Un an après le début de la pandémie, des milliers de familles sont toujours dans le deuil d’un proche mort de la COVID-19. Un deuil suspendu dans le temps, faute de rituels à la mesure de l’être cher.

Louise Croussett a la gorge serrée lorsqu’elle relate comment la pandémie lui a volé les derniers moments aux côtés de sa mère, en avril dernier.

Le CHSLD d’Huguette a été frappé par une éclosion et la dame de 91 ans a vu son état se détériorer en quelques jours seulement. Elle-même à risque d’attraper le virus, Louise n’a pu passer qu’un court moment aux côtés de celle dont elle a été inséparable toute sa vie.

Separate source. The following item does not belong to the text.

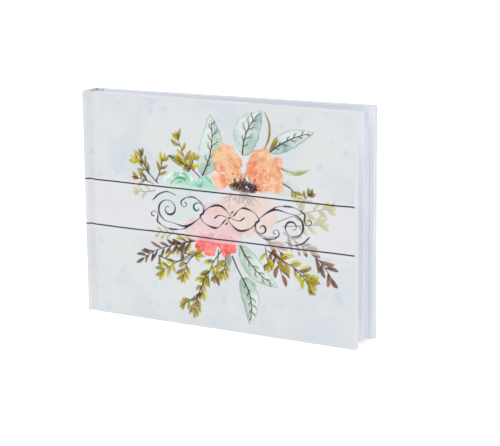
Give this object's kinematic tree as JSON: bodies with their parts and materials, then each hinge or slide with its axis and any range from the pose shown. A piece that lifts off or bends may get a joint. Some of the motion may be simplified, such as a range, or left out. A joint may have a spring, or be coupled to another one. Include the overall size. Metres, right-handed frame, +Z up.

«Je lui ai tenu la main. J’ai essayé d’avoir un prêtre pour lui donner les derniers sacrements. […] Elle n’a même pas pu avoir ça», dit-elle, la voix brisée.

La douleur ne l’a envahie qu’un mois plus tard, en récupérant ses effets personnels. «J’ai vu que je n’avais pas pu dire adieu comme il faut à ma mère. Elle a dû être incinérée à cause de la COVID, même si ce n’est pas ça qu’elle voulait.»

«Deuil pandémique»

Louise Croussett est loin d’être la seule à ne pas avoir dit au revoir à sa mère comme elle l’aurait voulu.

La professeure de psychologie de l’Université du Québec à Montréal (UQAM) Mélanie Vachon a vite compris que le «deuil pandémique» n’aurait rien de commun avec le deuil d’avant.

«C’est un deuil suspendu. Plusieurs personnes n’ont pas pu être là au moment du décès, mais aussi dans les semaines avant», explique la chercheuse au Réseau québécois de recherche sur les soins palliatifs et de fin de vie.

Depuis avril, la psychologue suit plus d’une trentaine de personnes endeuillées. La plupart n’ont pas pu organiser des rituels à la mesure de leur être cher. «Elles sont encore dans l’attente. Elles ont l’impression que tout ça est irréel», indique-t-elle.

C’est le cas de Claudine Massé.  Sa mère, Réjeanne Valiquette, est morte de façon foudroyante en avril. En quelques jours, la COVID-19 a détruit le poumon droit de la dame de 85 ans. Mme Massé n’a eu que quelques heures pour aller la voir avec son fils, à travers un rideau de plastique.

Les funérailles ont eu lieu quelques semaines plus tard. «On avait le droit à 10 personnes, mais on en a invité seulement trois. C’était juste trop dur ne pas pouvoir se prendre dans nos bras», témoigne-t-elle.

C’est pour cette raison que Louise Croussett a repoussé les funérailles de sa mère autant qu’elle a pu. Elle a attendu jusqu’en août, 25 personnes pouvaient alors assister à la cérémonie, mais toujours sans «s’embrasser, ni se coller».

«C’est un deuil cruel. C’est un deuil qui ne finit plus de finir, parce qu’on est toujours en pandémie. On est toujours confinés.» -Claudine Massé, fille de Réjeanne Valiquette, morte de la COVID-19 le 17 avril 2020

Des morts banalisées

Avec plus de 10 000 morts de la COVID-19 au Québec, des décès rapportés chaque jour, il y a une certaine banalisation du deuil, selon Mme Vachon.

«C’est devenu presque normal d’avoir un proche mort de la COVID-19. […] C’est d’autant plus souffrant pour les personnes endeuillées. Les décès sont devenus un chiffre banal», déplore-t-elle.

Pour rendre hommage à leurs proches, les familles endeuillées ressentent le besoin de se réunir. «On a besoin de parler. On a le cœur gros», témoigne Louise Croussett.

Quant à elle, Claudine Massé souhaite que des monuments soient érigés dans chaque région du Québec, justement pour que les familles aient un lieu pour se réunir et rendre hommage à leurs proches.

«Ce sont plus de 10 000 personnes humaines qui ont une histoire, une vie. Elles avaient encore des mois, voire des années à vivre. La COVID-19 les a fauchées.»